There is a general consensus that the gig economy is large and growing. One recent survey found that freelance income is approaching 5% of the US gross domestic product. However, the question of “Who is a freelancer?” has been hotly contested and risen to the level of legislative debate. In September, California passed a contentious new bill called AB 5, more commonly known as the “gig worker” bill, which will dramatically reshape the future of the independent workforce in California. This law goes into effect next month.
Cosmetology services are carved out as exemptions from the new law; however, freelance retail support, the lifeblood of the beauty industry, is not. Many beauty brands use freelancers to support retail doors because of the impact on the bottom line. Companies don’t pay payroll taxes or benefits for contractors, which can save as much as 20% of their costs, as noted in a 2016 UCLA study.
These beauty “gig workers” are the frontline, playing an integral role in creating experiences for consumers and making sell-through happen at the door level. They are the ultimate influencers. They are the face of the brand for that consumer, in that store, at that moment.
We asked Sonia Summers, who flipped the archaic field sales model on its head when she founded Beauty Barrage, her thoughts on the new California legislation. “This measure on employee classification not only aligns with my vision for the company, it’s the right thing to do. The fact that it’s now law, is inconsequential to me. I’ve actually taken this measure a couple of steps further by setting California as our baseline for labor and wage laws which are the strictest, but we’ve also decreased the hours needed to be considered a full-time employee, to 25, so that more people could qualify for benefits.”
The California bill, known as AB 5 goes into effect in January and will make it much harder for companies to label workers as independent contractors rather than employees. The law expands on the 2018 California Supreme Court decision in the Dynamex Operations West v Superior Court case. The ruling and the bill instruct businesses to use the three-prong “ABC test” to make the determination if a worker is an employee. To hire an independent contractor, businesses must prove that the worker (a) is free from the company’s control, (b) is doing work that isn’t central to the company’s business, and (c) has an independent business in that industry. If they don’t meet all three of those conditions, then they have to be classified as employees.
CEO of AllWork Glenn Laumeister shared that, “AB 5 has significantly increased the inbound requests we get from beauty brands who want us to handle all their payroll and labor compliance services for their in-store talent to ensure that they are 100% correct in how they are paying and managing their in-store teams. These laws are getting so complex now and changing all the time it is simply too much for most brands to keep up with.”
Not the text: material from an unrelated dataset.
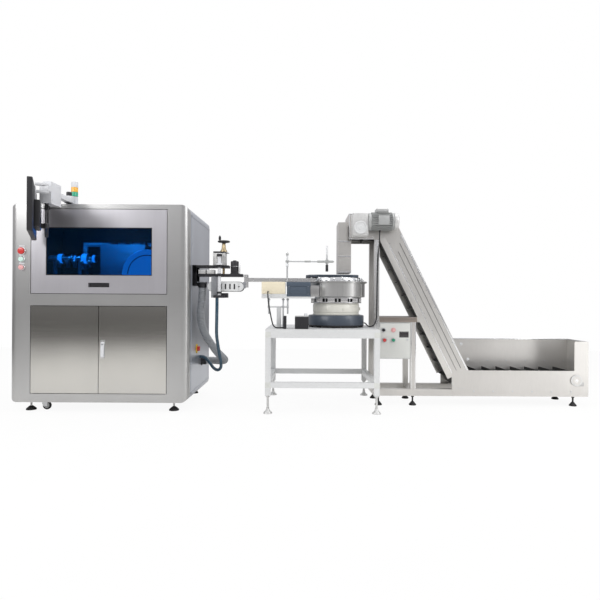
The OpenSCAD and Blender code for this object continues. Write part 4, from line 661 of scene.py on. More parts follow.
CABINET_FEET = ((-2570, -80), (-1255, -80), (-2570, 810), (-1255, 810))
feet = Shape()
for x, y in CABINET_FEET:
    feet.solid((x, y, 0), "z", [(45, 0), (45, 10), (42, 13), (30, 24), (17, 34), (15, 36)], 36)
feet.make("cabinet_foot_pads", RUBBER, "rubber_black", "root", "levelling_feet")
stems = Shape()
for x, y in CABINET_FEET:
    stems.rod((x, y, 34), "z", 16, 54, 0.5)
    for k in range(9):
        stems.torus((x, y, 40 + k * 3.6), "z", 8, 0.9, 24, 6)
    stems.solid((x, y, 76), "z", [(15, 0), (15, 12)], 6)
for x, y in product((-385, 595), (-185, 735)):
    stems.solid((x, y, 0), "z", [(40, 0), (40, 5), (36, 12), (20, 26), (12, 44), (15, 52)], 36)
    stems.rod((x, y, 50), "z", 20, 110, 0.5)
    for k in range(16):
        stems.torus((x, y, 58 + k * 5), "z", 10, 1.1, 24, 6)
    stems.solid((x, y, 146), "z", [(17, 0), (17, 14)], 6)
stems.make("foot_stems", ALU, "zinc")
pads = Shape()
for x, y in product((674, 1009, 2582), (225, 575)):
    pads.solid((x, y, 0), "z", [(35, 0), (35, 9), (31, 14), (17, 30), (15, 36)], 32)
    pads.rod((x, y, 34), "z", 16, 59, 0.5)
    pads.solid((x, y, 80), "z", [(15, 0), (15, 13)], 6)
pads.make("elevator_feet", RUBBER, "rubber_black")
CASTER_X, WHEEL_Z = -2424, 40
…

Hundreds of thousands of independent contractors in California will likely become employees under AB 5. This small change in status will have huge implications These workers will suddenly get labor protections and benefits that all employees get, such as unemployment insurance, health care subsidies, paid parental leave, overtime pay, workers’ compensation, and a guaranteed $12 minimum hourly wage.
“From our perspective we believe that the laws are already in place under the ‘ABC’ test which made it virtually impossible for beauty brands and retailers to classify their hourly workers doing sales, merchandising, events and other retail support functions as 1099 workers,” said Laumeister. “Under the ABC Test a worker is presumed to be an employee—and the burden to demonstrate their independent contractor status is placed squarely on the shoulders of the hiring company.”
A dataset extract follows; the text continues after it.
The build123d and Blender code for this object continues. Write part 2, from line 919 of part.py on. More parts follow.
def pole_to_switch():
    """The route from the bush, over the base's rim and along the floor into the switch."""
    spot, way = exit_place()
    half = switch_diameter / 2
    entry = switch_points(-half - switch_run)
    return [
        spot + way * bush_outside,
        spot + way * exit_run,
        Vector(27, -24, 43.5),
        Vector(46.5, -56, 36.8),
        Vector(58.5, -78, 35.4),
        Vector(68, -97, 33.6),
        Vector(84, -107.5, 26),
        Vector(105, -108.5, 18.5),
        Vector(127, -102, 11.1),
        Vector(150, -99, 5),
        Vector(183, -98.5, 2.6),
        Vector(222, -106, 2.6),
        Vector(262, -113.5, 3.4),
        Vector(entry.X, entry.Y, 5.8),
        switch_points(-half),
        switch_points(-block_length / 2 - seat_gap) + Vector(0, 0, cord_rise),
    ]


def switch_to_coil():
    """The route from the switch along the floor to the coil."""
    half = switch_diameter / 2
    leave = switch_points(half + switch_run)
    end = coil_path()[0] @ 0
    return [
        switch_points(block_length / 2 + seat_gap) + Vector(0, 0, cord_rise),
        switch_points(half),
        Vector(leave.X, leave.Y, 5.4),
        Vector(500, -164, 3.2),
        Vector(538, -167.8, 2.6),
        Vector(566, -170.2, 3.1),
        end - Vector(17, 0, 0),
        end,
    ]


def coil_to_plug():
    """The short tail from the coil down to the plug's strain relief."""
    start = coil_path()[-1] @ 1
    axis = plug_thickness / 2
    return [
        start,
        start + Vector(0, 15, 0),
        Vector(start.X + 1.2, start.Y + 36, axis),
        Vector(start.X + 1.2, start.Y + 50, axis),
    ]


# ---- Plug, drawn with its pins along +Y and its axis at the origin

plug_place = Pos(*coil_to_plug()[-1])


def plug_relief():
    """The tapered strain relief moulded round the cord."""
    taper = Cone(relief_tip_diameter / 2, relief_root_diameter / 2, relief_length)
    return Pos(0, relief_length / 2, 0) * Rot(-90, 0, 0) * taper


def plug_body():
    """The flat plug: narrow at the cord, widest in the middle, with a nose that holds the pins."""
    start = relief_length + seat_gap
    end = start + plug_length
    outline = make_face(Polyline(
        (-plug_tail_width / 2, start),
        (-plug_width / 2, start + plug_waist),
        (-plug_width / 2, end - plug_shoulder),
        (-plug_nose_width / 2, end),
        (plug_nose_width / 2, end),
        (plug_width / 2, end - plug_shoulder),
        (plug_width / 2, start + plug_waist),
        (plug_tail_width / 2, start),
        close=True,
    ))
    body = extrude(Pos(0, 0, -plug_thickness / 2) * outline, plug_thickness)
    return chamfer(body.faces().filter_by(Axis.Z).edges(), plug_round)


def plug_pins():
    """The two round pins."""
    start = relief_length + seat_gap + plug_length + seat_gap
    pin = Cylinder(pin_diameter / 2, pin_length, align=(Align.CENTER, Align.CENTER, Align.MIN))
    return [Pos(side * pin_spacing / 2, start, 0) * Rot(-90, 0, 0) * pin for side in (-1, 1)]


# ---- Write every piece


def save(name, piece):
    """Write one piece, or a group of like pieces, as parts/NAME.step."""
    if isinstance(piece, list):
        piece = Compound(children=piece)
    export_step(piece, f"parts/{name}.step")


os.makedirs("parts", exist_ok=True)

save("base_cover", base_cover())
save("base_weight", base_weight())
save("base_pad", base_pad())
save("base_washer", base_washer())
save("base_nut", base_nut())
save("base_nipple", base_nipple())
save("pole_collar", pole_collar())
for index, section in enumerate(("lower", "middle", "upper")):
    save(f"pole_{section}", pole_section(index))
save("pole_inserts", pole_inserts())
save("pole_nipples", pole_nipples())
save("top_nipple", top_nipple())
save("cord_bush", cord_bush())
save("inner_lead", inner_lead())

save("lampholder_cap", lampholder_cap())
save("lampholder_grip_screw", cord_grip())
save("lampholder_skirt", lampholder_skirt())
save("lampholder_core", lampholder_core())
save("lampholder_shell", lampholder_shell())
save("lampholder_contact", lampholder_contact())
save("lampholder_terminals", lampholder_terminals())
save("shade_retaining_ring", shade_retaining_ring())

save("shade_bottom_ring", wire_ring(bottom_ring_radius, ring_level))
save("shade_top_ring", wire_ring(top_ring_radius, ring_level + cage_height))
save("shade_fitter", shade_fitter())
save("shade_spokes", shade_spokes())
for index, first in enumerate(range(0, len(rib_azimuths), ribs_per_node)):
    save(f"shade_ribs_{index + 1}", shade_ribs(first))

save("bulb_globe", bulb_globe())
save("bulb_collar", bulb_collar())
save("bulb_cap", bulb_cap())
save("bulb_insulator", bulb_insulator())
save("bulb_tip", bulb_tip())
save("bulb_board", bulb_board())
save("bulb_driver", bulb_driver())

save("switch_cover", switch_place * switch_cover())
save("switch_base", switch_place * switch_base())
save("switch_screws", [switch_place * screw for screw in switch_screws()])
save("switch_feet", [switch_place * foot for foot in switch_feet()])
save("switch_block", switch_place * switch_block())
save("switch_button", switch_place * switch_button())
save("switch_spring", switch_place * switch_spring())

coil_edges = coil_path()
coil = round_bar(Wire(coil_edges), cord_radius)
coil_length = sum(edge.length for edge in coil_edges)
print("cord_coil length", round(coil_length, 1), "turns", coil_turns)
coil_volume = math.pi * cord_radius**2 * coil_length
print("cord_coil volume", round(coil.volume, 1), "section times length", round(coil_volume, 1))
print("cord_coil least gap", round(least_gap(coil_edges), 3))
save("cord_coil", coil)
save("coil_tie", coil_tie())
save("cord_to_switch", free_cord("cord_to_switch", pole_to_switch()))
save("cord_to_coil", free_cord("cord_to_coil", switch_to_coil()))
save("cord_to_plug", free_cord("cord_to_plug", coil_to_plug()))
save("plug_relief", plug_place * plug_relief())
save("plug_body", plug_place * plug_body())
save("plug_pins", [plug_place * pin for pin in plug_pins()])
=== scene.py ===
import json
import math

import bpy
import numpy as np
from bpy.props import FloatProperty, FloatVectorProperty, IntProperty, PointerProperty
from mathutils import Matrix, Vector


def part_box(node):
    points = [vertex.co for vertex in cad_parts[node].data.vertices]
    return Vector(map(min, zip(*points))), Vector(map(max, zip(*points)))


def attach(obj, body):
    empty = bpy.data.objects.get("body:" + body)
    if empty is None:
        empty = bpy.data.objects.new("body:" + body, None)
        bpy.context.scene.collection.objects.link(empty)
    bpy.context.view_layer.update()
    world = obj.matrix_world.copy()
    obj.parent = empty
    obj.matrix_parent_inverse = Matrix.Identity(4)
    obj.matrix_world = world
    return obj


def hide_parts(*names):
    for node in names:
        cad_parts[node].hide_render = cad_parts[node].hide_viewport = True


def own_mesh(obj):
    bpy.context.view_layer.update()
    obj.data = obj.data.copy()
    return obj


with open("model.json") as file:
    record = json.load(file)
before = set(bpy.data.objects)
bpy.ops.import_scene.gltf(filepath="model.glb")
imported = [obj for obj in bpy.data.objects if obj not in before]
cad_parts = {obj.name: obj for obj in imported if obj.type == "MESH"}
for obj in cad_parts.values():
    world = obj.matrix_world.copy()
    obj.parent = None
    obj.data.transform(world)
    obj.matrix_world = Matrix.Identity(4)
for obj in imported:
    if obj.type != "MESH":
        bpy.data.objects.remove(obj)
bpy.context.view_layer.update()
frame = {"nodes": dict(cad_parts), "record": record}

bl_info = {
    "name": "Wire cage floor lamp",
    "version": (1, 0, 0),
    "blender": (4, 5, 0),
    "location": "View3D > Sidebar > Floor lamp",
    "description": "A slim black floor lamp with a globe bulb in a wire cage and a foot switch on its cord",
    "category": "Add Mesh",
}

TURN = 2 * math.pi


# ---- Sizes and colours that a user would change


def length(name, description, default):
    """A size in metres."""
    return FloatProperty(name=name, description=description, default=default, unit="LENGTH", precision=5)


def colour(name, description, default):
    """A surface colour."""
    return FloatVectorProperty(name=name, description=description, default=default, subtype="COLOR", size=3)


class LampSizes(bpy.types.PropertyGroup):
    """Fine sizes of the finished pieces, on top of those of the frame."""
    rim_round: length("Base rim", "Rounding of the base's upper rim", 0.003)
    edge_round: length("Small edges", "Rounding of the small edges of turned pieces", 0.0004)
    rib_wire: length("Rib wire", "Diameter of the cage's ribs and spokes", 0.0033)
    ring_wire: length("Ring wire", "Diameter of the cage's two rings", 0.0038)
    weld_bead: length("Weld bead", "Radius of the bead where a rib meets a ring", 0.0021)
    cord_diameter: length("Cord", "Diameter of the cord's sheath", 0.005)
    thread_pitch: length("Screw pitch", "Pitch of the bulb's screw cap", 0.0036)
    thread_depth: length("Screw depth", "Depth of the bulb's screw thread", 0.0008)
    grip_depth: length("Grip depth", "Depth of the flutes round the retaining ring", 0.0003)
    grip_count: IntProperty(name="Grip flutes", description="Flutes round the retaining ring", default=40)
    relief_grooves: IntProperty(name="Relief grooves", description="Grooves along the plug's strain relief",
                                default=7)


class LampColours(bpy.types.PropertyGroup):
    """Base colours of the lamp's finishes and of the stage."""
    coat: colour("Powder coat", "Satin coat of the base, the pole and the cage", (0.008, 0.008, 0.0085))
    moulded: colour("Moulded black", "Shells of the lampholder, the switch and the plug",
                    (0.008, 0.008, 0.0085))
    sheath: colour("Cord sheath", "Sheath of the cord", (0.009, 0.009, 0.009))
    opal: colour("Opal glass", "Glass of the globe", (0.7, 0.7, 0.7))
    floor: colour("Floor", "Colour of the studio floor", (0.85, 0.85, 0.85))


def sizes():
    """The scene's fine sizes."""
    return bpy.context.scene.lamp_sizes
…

He continued, “We also think in particular the ‘B’ section applies directly to the beauty and retail industry. This says that companies must prove that ‘the worker is performing work outside the usual course of the business of the hiring company.’ It seems pretty clear that in fact selling product to customers on the retail floor is directly related [to] the core mission of what both brands and retailers do, namely selling products and generating the majority of their revenue through in-person interactions.”
The AB 5 ruling formally ratifies the ABC test that was already in place, making it very important for companies to understand this new perspective by the state government that has now shifted the burden of proof to the employers. This law doesn’t mean brands and retailers cannot create and manage a flexible workforce. W-2 designation doesn’t require a fixed 40-hour-per-week schedule; it means that employers must pay certain W-2 benefits and comply with different labor laws than they would be required to do with 1099 workers.
“Stay tuned for more lawsuits from multiple sources,” predicts Sonia Summer. “You’ll have the class-action lawsuits from independent contractors filed against brands, retailers and/or their PEOs for employee misclassification and, you’ll have the departments of labor and the IRS suing for the same misclassification. It is going to be an absolute nightmare in an already litigious society.”
Summers continued, “Retailers and Brands alike can either roll the dice and hope this law doesn’t pass in other states (doubtful) or they will need to hire as W2 employees or work with an employee-based agency such as Beauty Barrage.”
Get good legal counsel, assess your risk, review your options, and make sure you have your bases covered for this seismic shift in the gig economy.